Under California’s Public Records Act, public agencies have an obligation to honor every document request unless there is a specific exemption in state law for the information being sought. And the burden of proof is on the agency to justify any refusal to comply.

But a lawsuit filed on Monday accuses San Bernardino County of systematically refusing to hand over contact information about public employees because it knows the group making the request is on a mission to inform the workers about a recent U.S. Supreme Court ruling that recognizes their right to opt out of union membership, dues and fees.

“Public records laws exist to ensure government agencies are transparent and accountable,” said Shella Sadovnik, an attorney with the Freedom Foundation, which has been trying to obtain the documents since March 12. “They were not created to protect the monopoly labor unions have traditionally enjoyed in the public workplace.”

The Freedom Foundation, with offices in California, Oregon, Washington, Ohio and Pennsylvania,  has a vigorous outreach program whose goal is to educate government employees about Janus v. AFSCME, a 2018 U.S. Supreme Court ruling affirming that compulsory support of a labor union — whether through member dues or so-called “agency fees” charged to nonmembers — is a violation of the First Amendment.

But in order to inform the workers, the Freedom Foundation must first know who they are and how to reach them.

Basic contact information — such as the worker’s full name, birthdate, work email, etc. — has always been public, since the employees are paid by state taxes. In fact, it was readily provided to the unions, who use it for organizing purposes.

But in the wake of Janus, the unions stand to lose billions in dues revenues if public employees suddenly realize membership and dues are now voluntary. Consequently, they’re exerting considerable pressure on public agencies to deny workers’ contact information to organizations like the Freedom Foundation, which hope to spread a message that unions don’t want their members to hear.

In the San Bernardino lawsuit, county personnel officials responded to the Freedom Foundation information request by insisting they do not maintain records of which employees are represented by a union — even though the state deducts dues from the workers’ paychecks and forwards the money to their respective union.

Further, the county asserts:

  • the records fall under a public-interest exemption;
  • the disclosure of contact details would constitute an unwarranted invasion of the workers’ personal privacy; and,
  • it could expose workers to safety concerns.

“All of their objections are bogus,” Sadovnik said.

“First, the burden is on the public agency to show the public’s need for nondisclosure,” she explained. “The county has provided no such reason.

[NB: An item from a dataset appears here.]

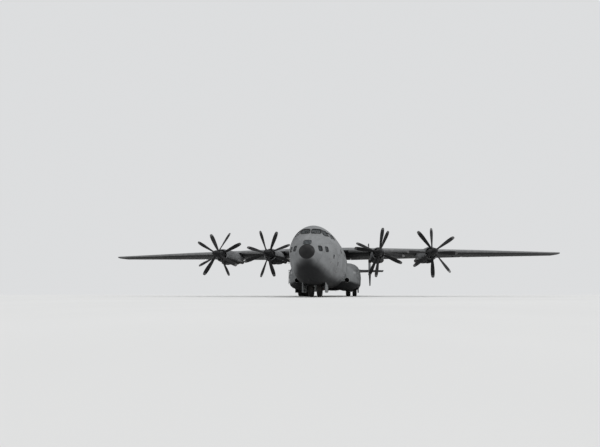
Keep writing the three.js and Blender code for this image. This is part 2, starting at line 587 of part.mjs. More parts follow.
function makeFairings() {
  const body = hull(10, 44, SEAM);
  const hatchway = box([-HATCH.ahead - 0.1, HATCH.ahead + 0.1], [RAMP_HINGE_S - 0.1, 43], [0, 9]);
  for (const [name, side] of SIDES) {
    const across = (x) => (side > 0 ? x : [-x[1], -x[0]]);
    const [mouth, throat] = [INTAKE.from, INTAKE.to].map(([x, s, z]) => point(side * x, s, z));
    const intake = bar(mouth, throat, INTAKE.radius, INTAKE.sides);
    const doorway = box(across([3.7, 5.4]), CREW_DOOR.s, CREW_DOOR.z);
    const { s: [s0, s1], z: [z0, z1], hingeX } = CREW_DOOR;
    const lug = box(across([hingeX - 0.5, hingeX + 0.05]), [s0 - 0.1, s0 + 0.05], [z1 + 0.001, z1 + 0.06]);
    const inside = fairing(side, -FAIRING_SKIN).intersect(box([-9, 9], FAIRING_HOLLOW, [0, 9]));
    const shape = fairing(side)
      .add(lug)
      .subtract(inside)
      .subtract(body)
      .subtract(hatchway)
      .subtract(box(across(WHEEL_BAY.x), WHEEL_BAY.s, [0, WHEEL_BAY.top]))
      .subtract(intake)
      .subtract(doorway);
    place(`wheel_fairing_${name}`, shape, belly);

    const opening = box(across([3.7, 5.4]), [s0 + CLEAR, s1 - CLEAR], [z0 + CLEAR, z1 - CLEAR]);
    const hinge = (z) => point(side * hingeX, s0 + 0.03, z);
    const arm = (z) => box(across([4.5, hingeX]), [s0 + CLEAR, s0 + 0.1], [z - 0.05, z + 0.05]);
    const door = fairing(side)
      .subtract(fairing(side, -CREW_DOOR.thick))
      .intersect(opening)
      .add(bar(hinge(z0 + CLEAR), hinge(z1), 0.022, 8))
      .add(arm(z0 + 0.3))
      .add(arm(z1 - 0.3));
    place(`crew_door_${name}`, door, belly);

    // The door panels on one rail, hanging open along the wheels.
    const [b0, b1] = WHEEL_BAY.s;
    const { gap, count } = DOOR_PANEL;
    const step = (b1 - b0 - 2 * gap) / count;
    const rail = box(across(DOOR_RAIL.x), [b0, b1], DOOR_RAIL.z);
    const panels = Array.from({ length: count }, (_, i) =>
      box(across(DOOR_PANEL.x), [b0 + gap + i * step, b0 + (i + 1) * step], DOOR_PANEL.z),
    );
    const doors = joined([rail, ...panels]).subtract(fairing(side, SEAM));
    place(`main_gear_doors_${name}`, doors, belly);
  }
}

function tailplanePart(grow = 0) {
  const { from, to, hinge } = ELEVATOR;
  const tip = TAILPLANE[1].x;
  const cut = [[from, true], [from + CUT_STEP, false], [to - CUT_STEP, false], [to, true]];
  const half = [[0, true], ...cut, [tip, true]];
  const rows = [...half.slice(1).map(([x, full]) => [-x, full]).reverse(), ...half];
  return loft(
    rows.map(([x, full]) => {
      const at = surfaceSection(TAILPLANE, Math.abs(x));
      at.x = x;
      return surfaceRing(at, full ? 1 : trimShare(at, hinge), { grow });
    }),
  );
}

function makeWing() {
  const { root, middle, outer, tip } = FLAP_BREAKS;
  const slope = { camber: WING_CAMBER };
  let inner = wingPart(-outer, outer);
  for (const [, side] of SIDES) {
    for (const x of [middle, outer - RIB_HALF]) inner = inner.add(hingeRib(WING, x, FLAP_HINGE, side, slope));
  }
  place("wing_inner", inner, paint);
  for (const [name, side] of SIDES) {
    const panel = mirrored(wingPart(outer + SEAM, WING[2].x), side);
    place(`wing_outer_${name}`, panel, paint);
    const spans = [
      [`flap_inner_${name}`, root, middle - RIB_HALF + CUT_STEP],
      [`flap_outer_${name}`, middle + RIB_HALF - CUT_STEP, outer - RIB_HALF * 2 + CUT_STEP],
      [`aileron_${name}`, outer, tip],
    ];
    for (const [piece, from, to] of spans) {
      place(piece, mirrored(movingSurface(WING, from, to, FLAP_HINGE, slope), side), paint);
    }
  }
}

function makeTail() {
  place("tailplane", tailplanePart(), paint);
  const gap = ([low, high]) => [[low, true], [low + CUT_STEP, false], [high - CUT_STEP, false], [high, true]];
  const [foot, middle, top] = FIN.map((row) => [row.x, true]);
  const marks = [foot, ...gap(RUDDERS.lower), middle, ...gap(RUDDERS.upper), top];
  const rings = marks.map(([z, full]) => {
    const at = surfaceSection(FIN, z);
    return surfaceRing(at, full ? 1 : trimShare(at, RUDDER_HINGE), { upright: true });
  });
  const slot = tailplanePart(SEAM);
  for (const [name, side] of SIDES) {
    place(`fin_${name}`, mirrored(loft(rings), side).subtract(slot), paint);
    for (const [piece, [from, to]] of Object.entries(RUDDERS)) {
      const rudder = movingSurface(FIN, from, to, RUDDER_HINGE, { upright: true });
      place(`rudder_${piece}_${name}`, mirrored(rudder, side), paint);
    }
    const elevator = movingSurface(TAILPLANE, ELEVATOR.from, ELEVATOR.to, ELEVATOR.hinge);
    place(`elevator_${name}`, mirrored(elevator, side), paint);
  }
}

function turned(profile, sides) {
  const points = profile.map(([radius, along]) => new THREE.Vector2(radius, along));
  return new THREE.LatheGeometry(points, sides);
}

function blade(angle, hand) {
  const rings = BLADE.map(([radius, chord, thick, pitch]) => {
    const tilt = THREE.MathUtils.degToRad(pitch);
    return BLADE_OUTLINE.map(([along, out]) => {
      const [a, b] = [along * chord, out * thick];
      const across = hand * (a * Math.cos(tilt) - b * Math.sin(tilt));
      return point(radius, a * Math.sin(tilt) + b * Math.cos(tilt), across);
    });
  });
  const turn = new THREE.Matrix4().makeRotationY(-THREE.MathUtils.degToRad(angle));
  return loft(rings.map((ring) => ring.map((p) => p.applyMatrix4(turn))));
}

function propeller(profile, station, angle, hand, x) {
  const hub = solid(turned(profile, 12));
  const blades = Array.from({ length: PROP.blades }, (_, i) =>
    blade(angle + (i * 360) / PROP.blades, hand).translate([0, station, 0]),
  );
  return joined([hub, ...blades]).translate([x, 0, HUB_Z]);
}

function makeEngines() {
  const wing = wingPart(-FLAP_BREAKS.outer, FLAP_BREAKS.outer, SEAM);
  for (const [row, distance] of Object.entries(ENGINE_X)) {
    for (const [name, side] of SIDES) {
      const x = side * distance;
      const key = `${row}_${name}`;
      const body = loft(
        NACELLE.map(([s, half, keel, top]) =>
          ovalRing(s, x, half, keel, top, (keel + top) / 2, NACELLE_SQUARE, NACELLE_POINTS),
        ),
      );
      const mouth = solid(turned(NACELLE_MOUTH, NACELLE_POINTS)).translate([x, 0, HUB_Z]);
      const noseCase = solid(turned(GEARBOX, 12)).translate([x, 0, HUB_Z]);
      const pipes = [-1, 1].map((out) => {
        const at = (s) => point(x + out * EXHAUST.x, s, EXHAUST.z);
        const pipe = bar(at(EXHAUST.from), at(EXHAUST.to), EXHAUST.radius, 8);
        return [pipe, bar(at(EXHAUST.to - 0.25), at(EXHAUST.to + 1), EXHAUST.radius - 0.05, 8)];
      });
      let nacelle = body.subtract(mouth).add(noseCase);
      for (const [pipe, hollow] of pipes) nacelle = nacelle.add(pipe).subtract(hollow);
      place(`nacelle_${key}`, nacelle.subtract(wing), paint);
      const [front, rear] = BLADE_ANGLES[key];
      place(`propeller_front_${key}`, propeller(FRONT_HUB, PROP.front, front, 1, x), dark);
      place(`propeller_rear_${key}`, propeller(REAR_HUB, PROP.rear, rear, -1, x), dark);
    }
  }
}

// Two wheels on one axle, turned about x, standing on a flat of their outline.
function wheelPair(spec, s, x) {
  const { radius: r, width: w, spread } = spec;
  const half = w / 2;
  const tyre = [[AXLE_R, spread - half * 0.7], ...TYRE.map(([a, b]) => [a * r, spread + b * half])];
  const profile = [...tyre.map(([a, b]) => [a, -b]).reverse(), ...tyre];
  const geometry = turned(profile, WHEEL_SIDES);
  geometry.rotateY(Math.PI / WHEEL_SIDES);
  geometry.rotateZ(-Math.PI / 2);
  return solid(geometry).translate([x, s, axleHeight(spec)]);
}

const axleHeight = (spec) => spec.radius * Math.cos(Math.PI / WHEEL_SIDES);

function axleEye(spec, s, x) {
  const { inner, outer, half, sides } = EYE;
  const outline = [[inner, -half], [outer, -half], [outer, half], [inner, half], [inner, -half]];
  const geometry = turned(outline, sides);
  geometry.rotateY(-Math.PI / WHEEL_SIDES);
  geometry.rotateZ(-Math.PI / 2);
  return solid(geometry).translate([x, s, axleHeight(spec)]);
}

function makeMainGear() {
  for (const [name, side] of SIDES) {
    const x = side * MAIN_GEAR.x;
    const z = axleHeight(MAIN_WHEEL);
    const top = WHEEL_BAY.top - SEAM;
    const [b0, b1] = WHEEL_BAY.s;
    const { radius, ahead, foot, beam } = MAIN_LEG;
    const bay = [b0 + beam.inset, b1 - beam.inset];
    const head = top - beam.deep / 2;
    const parts = [box([x - beam.half, x + beam.half], bay, [top - beam.deep, top])];
    for (const s of MAIN_GEAR.stations) {
      const knee = s - ahead;
      const { half, z: [low, high], end } = MAIN_ARM;
      const arm = [[knee, low], [s - end, z - half], [s - end, z + half], [knee, high]];
      const block = MAIN_KNEE.s.map((shift) => knee + shift);
      parts.push(
        bar(point(x, knee, head), point(x, knee, foot), radius, 8),
        box([x - MAIN_KNEE.half, x + MAIN_KNEE.half], block, MAIN_KNEE.z),
        sideProfile(arm, [x - half, x + half]),
        axleEye(MAIN_WHEEL, s, x),
        bar(point(x, knee + BRACE.ahead, BRACE.low), point(x, s + BRACE.behind, head), BRACE.radius, 6),
      );
    }
    place(`main_gear_legs_${name}`, joined(parts), steel);
    MAIN_GEAR.stations.forEach((s, i) => {
      place(`main_wheels_${name}_${i + 1}`, wheelPair(MAIN_WHEEL, s, x), rubber);
    });
  }
}

function makeNoseGear() {
  const { half, s, top, wall } = NOSE_BAY;
  const { pivot, foot, radius } = NOSE_LEG;
  const inside = hollow(HOLLOW.nose, SEAM);
  const housing = joined([
    bar(point(0, STEER_S, pivot), point(0, STEER_S, top), NOSE_LEG.housing, 12),
    bar(point(0, STEER_S, NOSE_BRACE.z[0]), point(0, s[1] + CLEAR, NOSE_BRACE.z[1]), NOSE_BRACE.radius, 8),
  ]);
  const bay = box([-half - wall, half + wall], [s[0] - wall, s[1] + wall], [1, top + wall])
    .subtract(box([-half, half], s, [0.5, top]))
    .intersect(inside)
    .add(housing);
  place("nose_gear_bay", bay, belly);

  const z = axleHeight(NOSE_WHEEL);
  const { ahead, z: [low, high], end, deep } = NOSE_FORK;
  const [root, tip] = [STEER_S - ahead, NOSE_AXLE_S - end];
  const across = [-NOSE_KNEE.half, NOSE_KNEE.half];
  const leg = joined([
    bar(point(0, STEER_S, pivot - SEAM), point(0, STEER_S, foot), radius, 12),
    box(across, NOSE_KNEE.s.map((shift) => STEER_S + shift), NOSE_KNEE.z),
    sideProfile([[root, low], [tip, z - deep], [tip, z + deep], [root, high]], across),
    axleEye(NOSE_WHEEL, NOSE_AXLE_S, 0),
  ]);
  place("nose_gear_leg", leg, steel);
  place("nose_wheels", wheelPair(NOSE_WHEEL, NOSE_AXLE_S, 0), rubber);
  for (const [name, side] of SIDES) {
    const shape = box(NOSE_DOOR.out.map((shift) => half + shift), s, NOSE_DOOR.z);
    place(`nose_gear_door_${name}`, mirrored(shape, side).subtract(hull(2, 10, SEAM)), belly);
  }
}

makeHull();
makeFairings();
makeWing();
makeTail();
makeEngines();
makeMainGear();
makeNoseGear();

export default aircraft;
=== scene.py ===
"""Dresses the half-size model of a four-engined military transport aircraft that stands on its wheels.

Sizes are in metres of the full-size aircraft: stations run aft from the nose tip, x to the aircraft's
left and z up from the ground. Shape.mesh turns them into the model's own metres.
"""

from __future__ import annotations

import logging
import math
from collections.abc import Iterable, Sequence
from dataclasses import dataclass, field
from enum import Enum
from typing import ClassVar, Protocol

import bmesh
import bpy
from mathutils import Matrix, Vector
from mathutils.bvhtree import BVHTree

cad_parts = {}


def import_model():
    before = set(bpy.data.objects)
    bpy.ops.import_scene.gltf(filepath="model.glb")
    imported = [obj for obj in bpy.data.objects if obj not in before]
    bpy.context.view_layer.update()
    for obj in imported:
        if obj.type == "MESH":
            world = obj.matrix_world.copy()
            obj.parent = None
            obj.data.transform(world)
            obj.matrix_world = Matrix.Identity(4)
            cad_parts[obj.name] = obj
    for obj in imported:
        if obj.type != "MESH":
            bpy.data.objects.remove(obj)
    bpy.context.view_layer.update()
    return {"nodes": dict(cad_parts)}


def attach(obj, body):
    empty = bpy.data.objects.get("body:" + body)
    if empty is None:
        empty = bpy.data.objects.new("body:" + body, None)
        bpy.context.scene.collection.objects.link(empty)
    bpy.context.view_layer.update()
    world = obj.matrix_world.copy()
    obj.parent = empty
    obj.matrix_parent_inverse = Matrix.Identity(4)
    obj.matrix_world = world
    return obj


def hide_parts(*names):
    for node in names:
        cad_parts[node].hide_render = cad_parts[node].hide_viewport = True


LOG = logging.getLogger("transport_aircraft")
SCALE = 0.5
LENGTH = 57.92
AIRFRAME = "airframe"
SIDES: tuple[tuple[str, int], ...] = (("left", 1), ("right", -1))
# Side distance of each engine, and of an exhaust pipe from its engine.
ENGINES: dict[str, float] = {"inner": 7.05, "outer": 13.6}
PIPE_X = 0.78
Colour = tuple[float, float, float]
Ring = list[Vector]
Values = tuple[float, ...]
Table = tuple[Values, ...]
Socket = bpy.types.NodeSocket


def vec(x: float, s: float, z: float) -> Vector:
    """Gives a point from its side distance, station and height."""
    return Vector((x, s, z))


OUT, AFT, UP = vec(1, 0, 0), vec(0, 1, 0), vec(0, 0, 1)


def to_model(point: Vector) -> Vector:
    """Turns a full-size point into the model's own metres."""
    return Vector((point.x * SCALE, (point.y - LENGTH / 2) * SCALE, point.z * SCALE))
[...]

Further, the Freedom Foundation is not seeking personnel, medical or private employee files, so the privacy concerns are inapplicable in this case. Nor are there any safety issues when you’re providing already-public information.”

The lawsuit, filed in San Bernardino Superior Court, lists San Bernardino County as the lone defendant and seeks release of the requested documents plus a declaration from the county admitting it erred in withholding them.

A similar lawsuit was filed May 12 by the Freedom Foundation in Sacramento Superior Court against CalHR, and the state of California to obtain publicly disclosable information — under the California Public Records Act.

“Public records laws assume everything a government does is open to scrutiny unless there’s a good reason it shouldn’t be,” Sadovnik said. “Keeping government employees in the dark about their rights so their union can continue to plunder their paychecks isn’t a good reason.”